Nathaniel Davis was the U.S. ambassador to Chile between October 1971 and October 1973, and has been accused of complicity in the Nixon administration’s covert war against President Salvador Allende Gossens, the violent military coup that overthrew Chile’s elected government in September 1973, and the bloody repression that followed. Ambassador Davis had denied these charges to congressional investigators and the press, and has instituted a lawsuit against the creators of a film he claims alleges his complicity in the death of a young American. Now, he has taken his defense of his conduct—and that of the United States— before the court of history, in a book covering the final two years of Allende’s ill-fated attempt to build a “democratic road to socialism.”
It is a book with two levels: the first an overview of the politics of Allende’s failure and fall; the second an account and analysis of United States policy and its role in Chilean events. As a history of the decline and fall of la vía chilena, Davis offers an interpretation close to that of Christian Democratic leader Eduardo Frei, whom the author greatly admires. He sympathizes with Allende as well, blaming “the extreme left” for the fatal contradictions within Allende’s “democratic road,” but also faulting the Chilean president for a vacillating inability to put the left’s house in order and maintain his institutional strategy and a loyal opposition. There is little new in this account, which stays close to the surface of events and relies largely on a limited range of published sources, but it avoids polemics and is an intelligent exposition of the author’s point of view.
The book’s chief interest, however, is as a memoir of a historical actor, not as a historical monograph by a diplomat. Here the results are equally mixed. Ambassador Davis writes gracefully and his sketches of people are often both witty and perceptive. At the same time, his book reveals little that we do not know already. Throughout, he defends himself from charges of involvement in covert intervention in Chile’s internal affairs and the Nixon administration from allegations of destabilizing the Allende government. His book concludes with a detailed rebuttal of these charges, although it depends heavily on an uncritical acceptance of the public writings and private statements of high officials of the Central Intelligence Agency—the chief instrument of Nixon’s covert Chile policy.

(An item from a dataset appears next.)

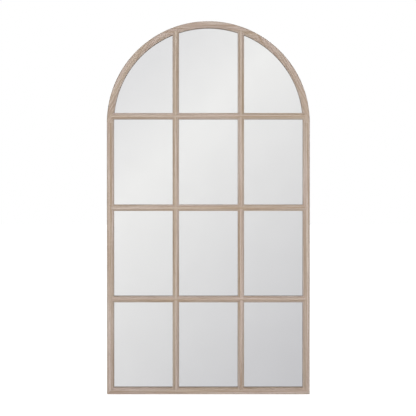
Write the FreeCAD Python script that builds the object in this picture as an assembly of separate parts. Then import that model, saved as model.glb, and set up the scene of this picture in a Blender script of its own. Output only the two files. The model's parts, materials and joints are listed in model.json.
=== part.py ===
"""Arched window mirror.

A wall mirror framed like a window: two stiles, a mitred bottom rail and a half-round head in three
segments, with a grid of two upright and three level glazing bars in front of one arched mirror sheet.
Behind it are a backboard, the points that hold it, two swinging D-rings on screwed straps and two bumpers.

Millimetres. X runs to the right as seen from the front, the front looks along -Y, the wall is on the +Y
side, and Z is up. The origin is the middle of the underside of the bottom rail, halfway through the frame.
"""

import FreeCAD
import Part
import math
import os

# ---- Driving dimensions: the frame ----
overall_width = 610.0
overall_height = 1122.0
frame_depth = 25.0
frame_face = 20.5  # width of stiles, rail and head seen from the front
outer_round = 4.0  # round-over along the outer front edge
back_ease = 1.0  # small chamfer along the outer back edge
frame_bevel = 7.5  # width of the bevel that falls towards the glass
bevel_drop = 4.5  # how far the bevels of frame and glazing bars fall back
rebate_width = 6.0  # ledge on which the glass lies
back_recess = 4.0  # how deep the backboard lies below the back of the frame

# ---- Driving dimensions: the grid of glazing bars ----
muntin_face = 19.0
muntin_bevel = 6.0
top_muntin_rise = 20.0  # centre of the top bar above the spring of the arch
columns = 3
rows_below_top_muntin = 3
tenon_length = 8.0
tenon_width = 12.0
tenon_front_cheek = 2.0  # wood between the bevels and the tenon
tenon_back_cheek = 2.5  # wood between the tenon and the glass
tenon_clearance = 0.1

# ---- Driving dimensions: glass, backboard and their points ----
glass_thickness = 4.0
glass_play = 1.0  # gap between the glass edge and the rebate wall
backboard_thickness = 3.0
backboard_play = 1.5
point_length = 14.0
point_width = 6.0
point_thickness = 0.6
point_driven = 5.0  # length of the point inside the wood
point_tip = 3.0  # length of the tapered tip
point_clearance = 0.05
points_per_stile = 5
points_on_rail = 4
points_on_arch = 9

# ---- Driving dimensions: wood joints ----
arch_joint_angles = (0.0, 60.0, 120.0, 180.0)  # joints of the head, counted from its right spring
dowel_radius = 3.0
dowel_length = 36.0
dowel_spacing = 10.0  # the two dowels of a joint, front to back
dowel_clearance = 0.1
dowel_end_gap = 1.0
v_nail_leg = 4.0  # from the apex to the end of each leg
v_nail_thickness = 0.6
v_nail_height = 9.0
v_nail_sunk = 0.5
v_nails_per_corner = 2
v_nail_clearance = 0.05
pin_radius = 0.7
pin_cover = 4.5  # from the front plane of the frame to the tip of the pin
pin_sunk = 0.5
pin_clearance = 0.05

# ---- Driving dimensions: hangers and bumpers ----
hanger_below_spring = 65.0  # swing axis of the D-rings under the spring of the arch
ring_wire_radius = 1.1
ring_inner_width = 9.6
ring_inner_length = 11.5  # from the swing axis to the inside of the bow
ring_corner_radius = 2.0  # bend of the wire's centre line beside the eye
eye_clearance = 0.06
strap_width = 7.5
strap_thickness = 0.9
strap_gap = 0.3  # between the wire and the strap it lies over
screw_below_axis = 6.8
screw_radius = 1.5
screw_length = 12.0
screw_point = 2.5
screw_head_radius = 3.2
screw_head_height = 1.9
screw_head_edge = 0.9  # height of the upright part of the head
screw_slot_width = 0.9
screw_slot_length = 3.6
screw_slot_depth = 1.1
screw_clearance = 0.3
pilot_clearance = 0.05
pilot_end_gap = 1.0
bumper_radius = 6.0
bumper_thickness = 5.0
bumper_ease = 0.8
bumper_height = 45.0  # bumper centre above the underside

overshoot = 1.0  # how far a cutting body runs past the piece that it cuts

# ---- Places that follow from them ----
front_y = -frame_depth / 2
back_y = frame_depth / 2
points_y = back_y - back_recess
backboard_y = points_y - backboard_thickness
glass_y = backboard_y - glass_thickness
half_width = overall_width / 2
spring_z = overall_height - half_width
rebate_inset = frame_face - rebate_width
back_middle_inset = rebate_inset / 2  # centre line of the wood behind the rebate
flat_inset = frame_face - frame_bevel  # where the flat of the frame ends and its bevel starts
pane_width = (overall_width - 2 * frame_face - (columns - 1) * muntin_face) / columns
top_muntin_z = spring_z + top_muntin_rise
pane_height = (
    top_muntin_z - muntin_face / 2 - frame_face - (rows_below_top_muntin - 1) * muntin_face
) / rows_below_top_muntin
muntin_xs = [
    -half_width + frame_face + pane_width * (n + 1) + muntin_face * (n + 0.5)
    for n in range(columns - 1)
]
muntin_zs = [
    frame_face + pane_height * (n + 1) + muntin_face * (n + 0.5)
    for n in range(rows_below_top_muntin)
]
lap_y = (front_y + glass_y) / 2  # where crossing bars share their thickness
tenon_front_y = front_y + bevel_drop + tenon_front_cheek
tenon_back_y = glass_y - tenon_back_cheek
v_nail_pitch = rebate_inset * 0.75 / v_nails_per_corner  # over the outer three quarters of the wood
v_nail_insets = [v_nail_pitch * (n + 1) for n in range(v_nails_per_corner)]
hanger_height = spring_z - hanger_below_spring
ring_axis_y = back_y + strap_thickness + strap_gap + ring_wire_radius
hardware_x = half_width - back_middle_inset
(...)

In his preface, Davis suggests that his book is both a memoir and a monograph. In the end, however, it falls between these two stools—insufficiently revealing to have much value as a memoir and insufficiently original to have great worth as a monograph. At bottom, it is a measured defense of his own role and an apologia for that of the U.S. government in the overthrow of an elected president whom Davis professes to admire and the destruction of a Chilean democracy that he insists he sustained. Even in academic retirement, Ambassador Davis remains a diplomat.